Der BvDU begrüßt grundsätzlich die Einführung der Elektronischen Patientenakte (ePA). Alle medizinischen Informationen zu einer Patientin oder einem Patienten an einem Ort digital verfügbar haben zu können, könnte die Informationsbeschaffung für die versorgenden Ärztinnen und Ärzte erleichtern. Patientinnen und Patienten können so ggf. schneller Informationen erteilen. Die von der Politik eingebrachte Digitalisierung von Patientendokumenten und Abrechnungsdaten sind jedoch weder für Kollegen noch Patienten relevant.
Die ePA birgt aus Sicht des BvDU noch erhebliche Fallstricke:
- Durch die Widerspruchsmöglichkeit besteht für die versorgende Ärzteschaft keine Gewissheit, ob oder dass in der digitalen Akte tatsächlich alle aktuellen und/oder alle Vorerkrankungen abgebildet sind. Zudem ist der Handling-Aufwand für die Praxen noch in keiner Weise einschätzbar.
- Die Zeit, die für das Befüllen der ePA erforderlich wird, muss Kliniken und Praxen entsprechend vergütet werden. Dazu kommt, dass die Zeit, die bereits jetzt für bürokratischen Aufwand aufgebracht werden muss, für die Behandlung von Patientinnen und Patienten fehlt.
- Die gesetzlichen Krankenkassen sind verpflichtet, die ePA mit den Abrechnungsdaten ihrer Versicherten zu befüllen. Das bedeutet im Umkehrschluss, dass gesetzlich Versicherte diese Informationen zur Verfügung gestellt bekommen – ohne jegliche Kenntnis darüber, wie Abrechnung bei gesetzlich Versicherten vonstattengeht oder was in den Abrechnungsdaten enthalten ist. Hinzu kommt, dass bei gesetzlich Versicherten nicht der Patient oder die Patientin Vertragspartner für die Abrechnung des Arztes ist, sondern die Gesetzlichen Krankenkassen, dass demzufolge eine Auskunftspflicht nur durch die Krankenkasse erfolgen kann. Den Versicherten muss hier deutlich gemacht werden, dass die Abrechnungsdaten nicht dem Geldwert entsprechen, den die Ärztin oder der Arzt tatsächlich erstattet bekommen aufgrund der komplizierten Abrechnungsvergütung.

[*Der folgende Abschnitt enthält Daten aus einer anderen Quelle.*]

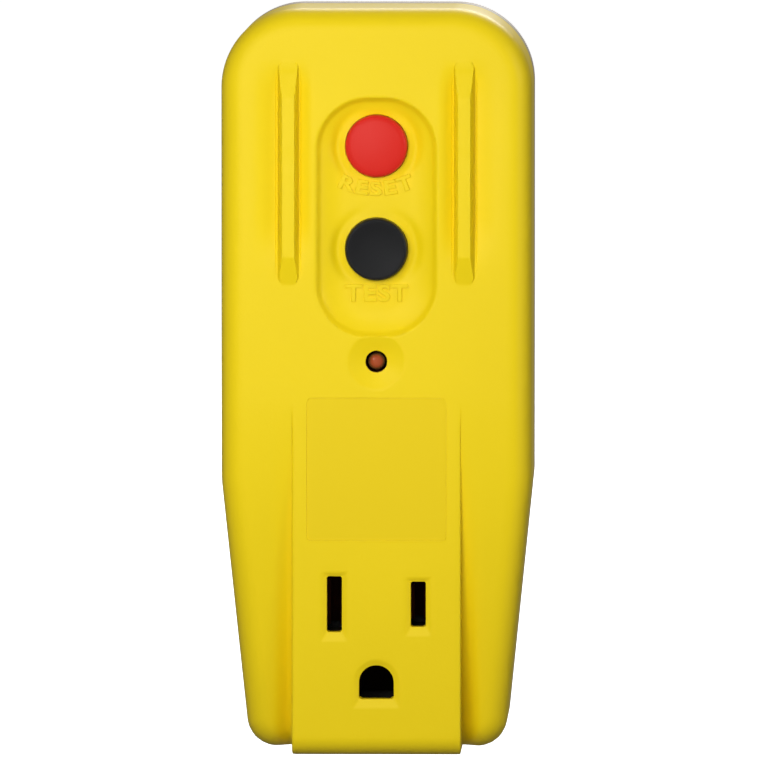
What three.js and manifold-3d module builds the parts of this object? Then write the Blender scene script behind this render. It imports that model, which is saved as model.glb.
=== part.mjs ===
// Plug-in ground-fault outlet adapter, modelled piece by piece in millimetres.
// +Z runs up the long body, the front faces -Y and the blades point along +Y.
// The origin lies on the rear face, midway between the two flat blades.
import * as THREE from 'three';
import Module from 'manifold-3d';

const wasm = await Module();
wasm.setup();

// ---- overall body ----
const FIT = 0.3;            // clearance between neighbouring pieces
const BODY_W = 47.0;        // widest part of the body
const BODY_TOP = 90.2;      // top edge above the blade line
const LOBE_BOTTOM = -22.0;  // lower edge of the two side lobes
const BODY_D = 37.0;        // rear face to outlet face
const BACK_D = 10.8;        // depth of the rear half
const WALL = 2.2;           // moulded wall
const LIP_T = 0.9;          // lip of the rear half that laps inside the front half
const LIP_H = 1.5;
const TOP_R = 12.0;         // upper corner radius in the front view
const LOW_R = 4.6;          // lower corner radius in the front view
const EDGE_R = 3.4;         // soft edge between front face and sides
const WAIST_Z = 18.75;      // where the sides begin to taper
const FOOT_W = 38.6;        // body width at the lower edge
const LOBE_DROP = 4.6;      // how far the lobes fall behind the outlet face
const LOBE_START = 31.0;    // height at which they begin to fall

// ---- outlet and plug (15 A, 125 V grounded pattern) ----
const POLE = 12.7;          // slot and blade spacing
const GROUND_DROP = 11.89;  // ground below the blade line
const SLOT_T = 2.3;
const SLOT_H_NEUTRAL = 8.5;
const SLOT_H_LINE = 6.9;
const GROUND_HOLE_W = 5.3;
const GROUND_HOLE_FLAT = 2.5;
const BLADE_T = 1.5;
const BLADE_W = 6.35;
const BLADE_L = 17.5;
const GROUND_PIN_D = 4.75;
const GROUND_PIN_L = 20.6;
const PAD_W = 25.6;         // raised outlet pad
const PAD_BOTTOM = -22.95;

// ---- controls ----
const RESET_Z = 69.35;
const TEST_Z = 53.75;
const BUTTON_D = 9.5;
const BUTTON_PROUD = 2.0;   // button above the well floor
const WELL_W = 18.4;
const WELL_H = 36.4;
const WELL_Z = 58.6;
const WELL_D = 1.8;
const LAMP_Z = 36.75;
const LAMP_BORE = 3.2;
const LAMP_DISH_R = 4.2;
const RIB_X = 13.3;
const RIB_W = 3.8;
const RIB_H = 1.3;
const RIB_LOW = 48.85;
const RIB_TOP = 82.65;
const LABEL_W = 21.6;
const LABEL_LOW = 9.4;
const LABEL_TOP = 31.5;
const LABEL_SINK = 0.3;

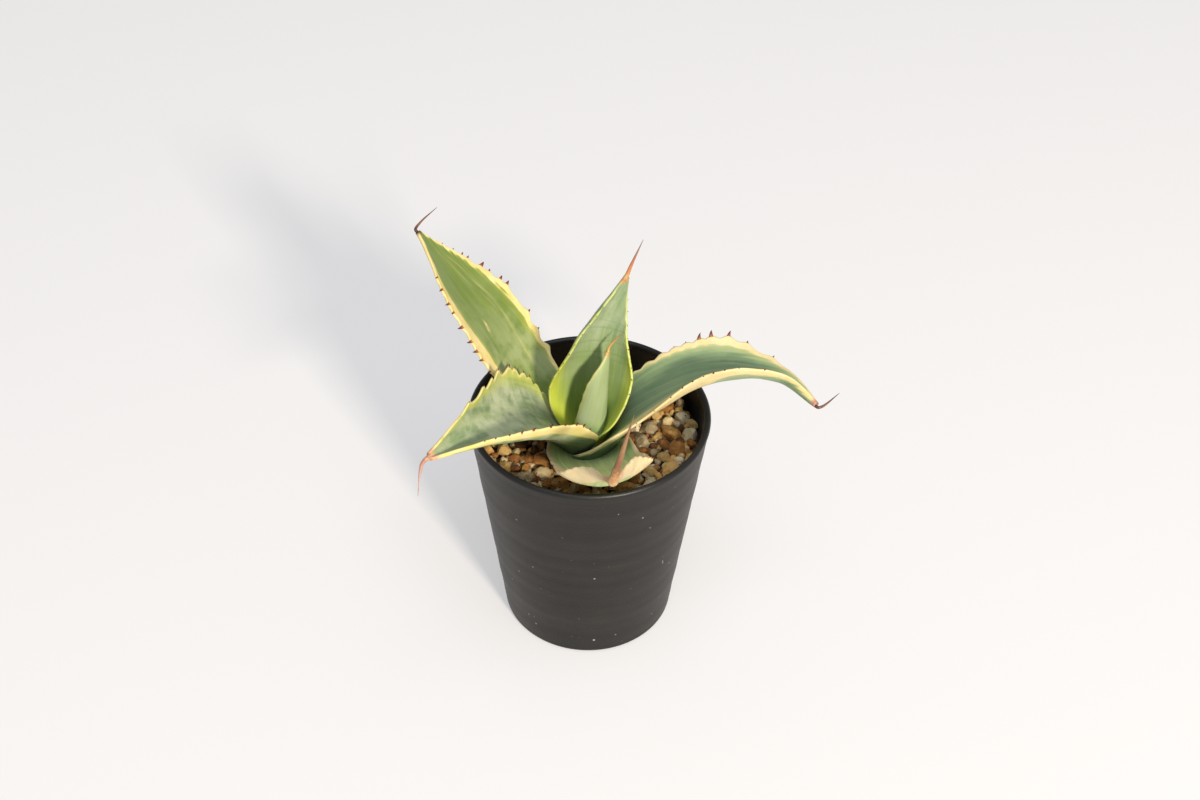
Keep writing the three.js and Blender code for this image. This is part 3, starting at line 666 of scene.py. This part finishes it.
centre_leaf = {
    "azimuth": 75,
    "midrib": [[6.5, 0, 98], [8, 0.5, 114], [10, 0, 130.5], [11, -1, 147], [13, -5.5, 162.5],
        [14.5, -11.5, 177.5]],
    "half_width": [14.5, 21, 20, 14, 7, 1.2],
    "fold": [114, 80, 66, 67, 54, 26],
    "roll": [-26, 16, 54],
    "thickness": [4.5, 4.2, 3.6, 3, 2.4, 1.8],
    "teeth": ([0.3, 0.36, 0.432, 0.49, 0.54, 0.595, 0.66, 0.73, 0.8, 0.868],
        [0.3, 0.38, 0.45, 0.5, 0.552, 0.6, 0.655, 0.71, 0.763, 0.82]),
    "tooth_lengths": ([0.4, 0.5, 0.7, 0.5, 0.4, 0.6, 0.5, 0.4, 0.4, 0.3],
        [0.4, 0.5, 0.5, 0.6, 0.8, 0.5, 0.5, 0.4, 0.4, 0.3]),
    "scallops": (0.5, 0.5),
    "spine": [[2.2, 0.2, 6.4], [6.6, 0.6, 18.4]],
    "spine_radius": 1.1,
}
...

- Durch das Befüllen der ePA mit Abrechnungsdaten liegen grundsätzlich Patienten-Rohdaten vor, die zudem individualisiert sind. Bislang waren diese Daten innerhalb der ärztlichen Selbstverwaltung in den Krankenkassen gelagert. Nicht auszudenken, was ist, wenn diese individuellen, personalisierten Daten in unbefugte Hände gelangen oder mit dem Deckmantel „wissenschaftliche Forschung“ von Beteiligten ungefragt benutzt werden könnten.
Vor Start der ePA müssen diese BvDU-Forderungen umgesetzt sein:
- Die Umsetzung muss für alle Beteiligten rechtssicher sein. Ärztinnen und Ärzte müssen Gewissheit haben, dass sie rechtssicher behandeln für den Fall, dass keine Daten vorhanden sind oder nur ein Teil der Daten in der ePA befüllt sind.
- Die erforderliche Zeit für das Befüllen der ePA muss Kliniken und Praxen entsprechend (extrabudgetär) vergütet werden.
- Klar geregelt muss sein, dass Fragen in Bezug auf Abrechnungsfragen ausschließlich zwischen Patientin/Patient und jeweiliger Krankenkasse zu klären sind.
- Die obersten Datenschützer müssen Stellung nehmen in Bezug auf die Frage des Datenschutzes für Abrechnungsdaten und hierfür dringlich Rechtssicherheit zu schaffen.
Der Berufsverband empfiehlt seinen Mitgliedern, den Urologinnen und Urologen:
– sich frühzeitig mit der ePA auseinanderzusetzen und die notwendigen Informationen und Updates bei ihren jeweiligen Herstellern einzufordern.
– bis zur Klärung der offenen Fragen ihren Patientinnen und Patienten von der Nutzung der ePA abzuraten.